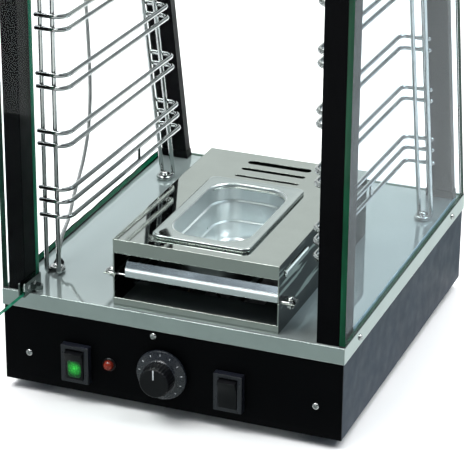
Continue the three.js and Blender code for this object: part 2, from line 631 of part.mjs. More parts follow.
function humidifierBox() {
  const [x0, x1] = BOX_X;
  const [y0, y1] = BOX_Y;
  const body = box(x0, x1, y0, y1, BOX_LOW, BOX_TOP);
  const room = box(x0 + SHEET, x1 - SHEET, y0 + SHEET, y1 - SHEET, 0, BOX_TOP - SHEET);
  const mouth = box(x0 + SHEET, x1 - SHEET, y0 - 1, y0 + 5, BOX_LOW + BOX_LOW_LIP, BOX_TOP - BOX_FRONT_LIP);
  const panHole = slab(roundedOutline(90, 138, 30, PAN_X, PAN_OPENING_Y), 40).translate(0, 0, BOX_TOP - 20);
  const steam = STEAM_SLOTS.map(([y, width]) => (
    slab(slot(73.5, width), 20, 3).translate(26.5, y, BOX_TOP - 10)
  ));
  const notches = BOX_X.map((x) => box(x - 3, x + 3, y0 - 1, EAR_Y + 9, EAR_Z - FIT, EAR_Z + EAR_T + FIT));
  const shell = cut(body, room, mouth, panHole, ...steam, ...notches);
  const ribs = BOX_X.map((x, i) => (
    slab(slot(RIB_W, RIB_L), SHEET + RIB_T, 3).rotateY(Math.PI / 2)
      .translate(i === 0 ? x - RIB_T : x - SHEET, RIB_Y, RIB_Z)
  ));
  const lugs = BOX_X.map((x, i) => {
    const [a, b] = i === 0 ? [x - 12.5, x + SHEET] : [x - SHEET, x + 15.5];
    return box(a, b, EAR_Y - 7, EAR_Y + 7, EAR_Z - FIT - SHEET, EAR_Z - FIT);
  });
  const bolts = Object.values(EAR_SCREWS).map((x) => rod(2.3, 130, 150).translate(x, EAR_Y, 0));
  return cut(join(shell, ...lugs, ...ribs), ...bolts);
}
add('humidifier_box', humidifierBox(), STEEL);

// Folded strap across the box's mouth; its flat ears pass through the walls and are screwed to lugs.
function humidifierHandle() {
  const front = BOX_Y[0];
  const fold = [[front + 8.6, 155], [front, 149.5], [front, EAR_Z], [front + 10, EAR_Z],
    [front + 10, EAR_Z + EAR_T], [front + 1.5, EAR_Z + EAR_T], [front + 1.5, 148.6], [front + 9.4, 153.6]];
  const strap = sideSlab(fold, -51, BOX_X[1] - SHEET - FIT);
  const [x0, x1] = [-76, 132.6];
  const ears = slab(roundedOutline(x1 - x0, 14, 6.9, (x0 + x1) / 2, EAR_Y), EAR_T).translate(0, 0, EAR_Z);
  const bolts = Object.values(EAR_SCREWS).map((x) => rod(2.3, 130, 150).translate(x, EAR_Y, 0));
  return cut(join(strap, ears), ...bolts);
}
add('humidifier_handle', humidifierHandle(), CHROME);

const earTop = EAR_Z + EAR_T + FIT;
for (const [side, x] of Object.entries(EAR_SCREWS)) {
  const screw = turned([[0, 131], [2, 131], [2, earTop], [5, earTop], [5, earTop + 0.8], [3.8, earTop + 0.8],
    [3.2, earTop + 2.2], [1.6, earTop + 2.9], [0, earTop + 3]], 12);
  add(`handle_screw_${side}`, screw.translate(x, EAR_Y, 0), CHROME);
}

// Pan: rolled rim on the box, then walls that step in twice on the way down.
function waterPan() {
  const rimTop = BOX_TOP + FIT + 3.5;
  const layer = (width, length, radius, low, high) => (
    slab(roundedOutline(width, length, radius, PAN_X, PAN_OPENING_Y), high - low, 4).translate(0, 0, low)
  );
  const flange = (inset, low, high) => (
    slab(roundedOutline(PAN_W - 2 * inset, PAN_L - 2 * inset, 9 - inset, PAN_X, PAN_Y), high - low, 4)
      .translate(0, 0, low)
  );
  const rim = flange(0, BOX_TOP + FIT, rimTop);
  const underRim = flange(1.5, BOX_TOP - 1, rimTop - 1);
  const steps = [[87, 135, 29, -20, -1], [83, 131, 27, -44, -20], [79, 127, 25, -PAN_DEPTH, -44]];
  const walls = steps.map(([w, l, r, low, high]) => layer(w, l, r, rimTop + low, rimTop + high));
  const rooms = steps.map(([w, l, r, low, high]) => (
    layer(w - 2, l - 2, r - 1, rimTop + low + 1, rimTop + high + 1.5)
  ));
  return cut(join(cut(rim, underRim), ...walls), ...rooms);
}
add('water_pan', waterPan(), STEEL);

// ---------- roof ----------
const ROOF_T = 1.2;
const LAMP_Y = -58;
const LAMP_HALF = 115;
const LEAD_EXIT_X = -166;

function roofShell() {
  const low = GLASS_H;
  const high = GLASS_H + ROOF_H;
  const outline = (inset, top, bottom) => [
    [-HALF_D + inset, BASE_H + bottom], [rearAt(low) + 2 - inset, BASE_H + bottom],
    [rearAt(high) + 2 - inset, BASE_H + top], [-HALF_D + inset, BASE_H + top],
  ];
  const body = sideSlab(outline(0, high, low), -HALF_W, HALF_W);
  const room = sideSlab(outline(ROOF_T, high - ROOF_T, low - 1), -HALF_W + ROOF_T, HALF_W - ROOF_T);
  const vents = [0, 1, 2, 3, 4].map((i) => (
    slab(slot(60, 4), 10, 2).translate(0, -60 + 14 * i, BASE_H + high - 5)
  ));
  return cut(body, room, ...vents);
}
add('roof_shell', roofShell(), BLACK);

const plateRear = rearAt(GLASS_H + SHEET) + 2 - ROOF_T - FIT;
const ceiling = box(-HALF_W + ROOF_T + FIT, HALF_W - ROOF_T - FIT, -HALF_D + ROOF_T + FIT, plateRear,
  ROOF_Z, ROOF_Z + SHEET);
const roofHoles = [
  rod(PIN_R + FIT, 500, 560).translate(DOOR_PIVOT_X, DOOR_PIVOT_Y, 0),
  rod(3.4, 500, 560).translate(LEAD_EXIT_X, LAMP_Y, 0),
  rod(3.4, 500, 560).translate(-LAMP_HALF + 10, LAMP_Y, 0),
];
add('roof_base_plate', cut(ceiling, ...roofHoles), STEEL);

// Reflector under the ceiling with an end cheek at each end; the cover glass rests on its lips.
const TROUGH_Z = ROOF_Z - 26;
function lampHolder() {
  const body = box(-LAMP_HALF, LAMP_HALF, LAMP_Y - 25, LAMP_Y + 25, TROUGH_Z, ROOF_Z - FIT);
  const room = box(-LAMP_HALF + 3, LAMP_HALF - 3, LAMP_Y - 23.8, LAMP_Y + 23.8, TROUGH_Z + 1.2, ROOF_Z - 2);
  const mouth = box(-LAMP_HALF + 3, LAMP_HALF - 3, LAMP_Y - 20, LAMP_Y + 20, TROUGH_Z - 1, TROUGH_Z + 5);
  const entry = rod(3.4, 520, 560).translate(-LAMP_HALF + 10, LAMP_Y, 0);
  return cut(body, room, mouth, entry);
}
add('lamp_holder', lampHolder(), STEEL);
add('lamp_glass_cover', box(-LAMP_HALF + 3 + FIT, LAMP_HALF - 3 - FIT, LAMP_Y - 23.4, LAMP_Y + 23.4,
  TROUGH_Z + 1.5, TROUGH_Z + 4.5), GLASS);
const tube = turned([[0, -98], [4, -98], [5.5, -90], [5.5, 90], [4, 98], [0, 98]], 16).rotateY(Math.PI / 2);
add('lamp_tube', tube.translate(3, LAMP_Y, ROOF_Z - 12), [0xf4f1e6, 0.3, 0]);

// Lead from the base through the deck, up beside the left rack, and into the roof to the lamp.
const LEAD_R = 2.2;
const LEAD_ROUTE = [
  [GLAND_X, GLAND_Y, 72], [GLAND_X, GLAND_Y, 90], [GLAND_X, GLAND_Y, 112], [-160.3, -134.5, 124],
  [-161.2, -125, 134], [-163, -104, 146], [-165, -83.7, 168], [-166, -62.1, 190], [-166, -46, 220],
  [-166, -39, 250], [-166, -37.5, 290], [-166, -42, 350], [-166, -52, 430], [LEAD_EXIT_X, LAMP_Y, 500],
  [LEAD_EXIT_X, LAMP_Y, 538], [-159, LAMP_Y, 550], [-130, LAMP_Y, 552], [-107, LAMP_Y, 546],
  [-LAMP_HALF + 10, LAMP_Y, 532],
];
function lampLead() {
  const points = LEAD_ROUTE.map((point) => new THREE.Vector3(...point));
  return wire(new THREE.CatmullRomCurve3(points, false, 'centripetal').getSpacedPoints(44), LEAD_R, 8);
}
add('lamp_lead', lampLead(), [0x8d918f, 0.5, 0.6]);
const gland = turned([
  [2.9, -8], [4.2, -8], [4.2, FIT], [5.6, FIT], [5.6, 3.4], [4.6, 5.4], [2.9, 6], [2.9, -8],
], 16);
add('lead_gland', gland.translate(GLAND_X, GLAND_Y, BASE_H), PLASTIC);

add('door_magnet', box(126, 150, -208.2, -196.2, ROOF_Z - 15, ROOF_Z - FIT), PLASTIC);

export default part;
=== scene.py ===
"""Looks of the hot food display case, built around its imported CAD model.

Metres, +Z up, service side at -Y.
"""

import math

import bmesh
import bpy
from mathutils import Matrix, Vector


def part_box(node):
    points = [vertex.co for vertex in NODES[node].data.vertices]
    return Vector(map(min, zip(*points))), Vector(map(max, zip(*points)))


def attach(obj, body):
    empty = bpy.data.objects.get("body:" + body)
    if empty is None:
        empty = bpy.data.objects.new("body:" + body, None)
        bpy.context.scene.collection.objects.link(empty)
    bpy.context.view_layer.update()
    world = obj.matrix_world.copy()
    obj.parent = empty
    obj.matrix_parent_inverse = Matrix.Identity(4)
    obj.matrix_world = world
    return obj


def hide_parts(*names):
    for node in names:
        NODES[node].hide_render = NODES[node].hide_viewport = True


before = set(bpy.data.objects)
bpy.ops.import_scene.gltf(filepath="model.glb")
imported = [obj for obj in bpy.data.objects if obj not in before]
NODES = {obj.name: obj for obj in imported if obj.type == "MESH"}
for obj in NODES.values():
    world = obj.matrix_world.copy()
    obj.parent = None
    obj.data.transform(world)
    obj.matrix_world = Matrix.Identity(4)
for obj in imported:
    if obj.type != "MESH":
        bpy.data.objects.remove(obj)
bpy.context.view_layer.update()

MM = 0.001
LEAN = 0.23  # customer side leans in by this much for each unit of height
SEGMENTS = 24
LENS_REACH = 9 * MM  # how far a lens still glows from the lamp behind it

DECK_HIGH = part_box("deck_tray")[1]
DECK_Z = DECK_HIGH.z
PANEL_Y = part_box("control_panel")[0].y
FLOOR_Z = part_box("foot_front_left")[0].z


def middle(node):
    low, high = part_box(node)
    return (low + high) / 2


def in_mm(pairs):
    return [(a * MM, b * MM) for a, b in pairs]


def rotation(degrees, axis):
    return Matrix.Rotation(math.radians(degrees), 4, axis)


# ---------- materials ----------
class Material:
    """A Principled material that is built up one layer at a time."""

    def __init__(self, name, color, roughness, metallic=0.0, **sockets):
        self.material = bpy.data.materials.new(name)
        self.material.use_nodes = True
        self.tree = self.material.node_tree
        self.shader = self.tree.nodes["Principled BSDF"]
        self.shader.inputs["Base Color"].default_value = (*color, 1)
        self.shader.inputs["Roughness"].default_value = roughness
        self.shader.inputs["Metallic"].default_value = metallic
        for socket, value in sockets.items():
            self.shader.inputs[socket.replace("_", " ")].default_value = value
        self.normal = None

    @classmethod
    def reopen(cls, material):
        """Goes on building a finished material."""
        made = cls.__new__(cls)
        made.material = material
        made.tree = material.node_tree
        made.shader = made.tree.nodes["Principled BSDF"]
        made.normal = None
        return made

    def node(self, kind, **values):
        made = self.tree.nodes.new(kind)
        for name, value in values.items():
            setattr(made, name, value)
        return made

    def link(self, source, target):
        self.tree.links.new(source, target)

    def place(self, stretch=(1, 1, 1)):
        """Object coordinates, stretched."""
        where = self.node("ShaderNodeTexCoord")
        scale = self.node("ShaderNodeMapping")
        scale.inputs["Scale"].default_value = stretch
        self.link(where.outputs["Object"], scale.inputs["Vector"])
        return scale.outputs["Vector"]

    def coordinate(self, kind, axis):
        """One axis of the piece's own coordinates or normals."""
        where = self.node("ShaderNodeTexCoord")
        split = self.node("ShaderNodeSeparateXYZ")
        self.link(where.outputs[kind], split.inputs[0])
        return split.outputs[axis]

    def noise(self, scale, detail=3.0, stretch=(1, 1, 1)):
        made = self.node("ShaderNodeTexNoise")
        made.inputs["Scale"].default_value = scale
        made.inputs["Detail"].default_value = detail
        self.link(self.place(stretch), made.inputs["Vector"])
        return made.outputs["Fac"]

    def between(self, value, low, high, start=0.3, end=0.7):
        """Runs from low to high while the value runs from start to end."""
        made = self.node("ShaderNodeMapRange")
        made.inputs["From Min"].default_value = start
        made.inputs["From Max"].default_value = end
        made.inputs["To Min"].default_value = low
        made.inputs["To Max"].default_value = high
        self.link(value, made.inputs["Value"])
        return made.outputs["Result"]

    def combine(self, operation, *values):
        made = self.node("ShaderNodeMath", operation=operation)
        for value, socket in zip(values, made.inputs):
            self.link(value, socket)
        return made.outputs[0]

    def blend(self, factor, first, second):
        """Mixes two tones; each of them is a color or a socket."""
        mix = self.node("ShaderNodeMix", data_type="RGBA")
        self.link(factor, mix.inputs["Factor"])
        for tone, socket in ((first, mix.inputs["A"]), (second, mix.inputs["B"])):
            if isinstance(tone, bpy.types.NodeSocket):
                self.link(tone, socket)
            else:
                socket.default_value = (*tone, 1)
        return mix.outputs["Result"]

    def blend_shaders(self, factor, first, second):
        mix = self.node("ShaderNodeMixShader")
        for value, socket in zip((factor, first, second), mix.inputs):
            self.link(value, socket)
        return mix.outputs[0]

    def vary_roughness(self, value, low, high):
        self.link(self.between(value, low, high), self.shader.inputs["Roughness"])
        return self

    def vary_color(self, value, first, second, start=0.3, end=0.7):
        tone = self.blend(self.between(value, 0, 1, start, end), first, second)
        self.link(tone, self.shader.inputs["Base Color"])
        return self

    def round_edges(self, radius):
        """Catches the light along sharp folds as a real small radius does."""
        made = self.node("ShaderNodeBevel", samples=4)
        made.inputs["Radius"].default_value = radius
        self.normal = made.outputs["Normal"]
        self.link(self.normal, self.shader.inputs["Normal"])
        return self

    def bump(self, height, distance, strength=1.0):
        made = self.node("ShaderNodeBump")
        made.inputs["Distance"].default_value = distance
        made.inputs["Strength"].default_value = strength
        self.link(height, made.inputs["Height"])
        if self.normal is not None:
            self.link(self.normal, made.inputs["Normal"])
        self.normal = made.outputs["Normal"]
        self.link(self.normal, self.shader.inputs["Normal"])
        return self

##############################

EXERCISE – Of the lines above, retype only those from the line containing "add('door_magnet', box(126, 150, -208.2, -196.2, ROOF_Z" through the line containing "imported = [obj", including both, exactly.

EXPECTED ANSWER –
add('door_magnet', box(126, 150, -208.2, -196.2, ROOF_Z - 15, ROOF_Z - FIT), PLASTIC);

export default part;
=== scene.py ===
"""Looks of the hot food display case, built around its imported CAD model.

Metres, +Z up, service side at -Y.
"""

import math

import bmesh
import bpy
from mathutils import Matrix, Vector


def part_box(node):
    points = [vertex.co for vertex in NODES[node].data.vertices]
    return Vector(map(min, zip(*points))), Vector(map(max, zip(*points)))


def attach(obj, body):
    empty = bpy.data.objects.get("body:" + body)
    if empty is None:
        empty = bpy.data.objects.new("body:" + body, None)
        bpy.context.scene.collection.objects.link(empty)
    bpy.context.view_layer.update()
    world = obj.matrix_world.copy()
    obj.parent = empty
    obj.matrix_parent_inverse = Matrix.Identity(4)
    obj.matrix_world = world
    return obj


def hide_parts(*names):
    for node in names:
        NODES[node].hide_render = NODES[node].hide_viewport = True


before = set(bpy.data.objects)
bpy.ops.import_scene.gltf(filepath="model.glb")
imported = [obj for obj in bpy.data.objects if obj not in before]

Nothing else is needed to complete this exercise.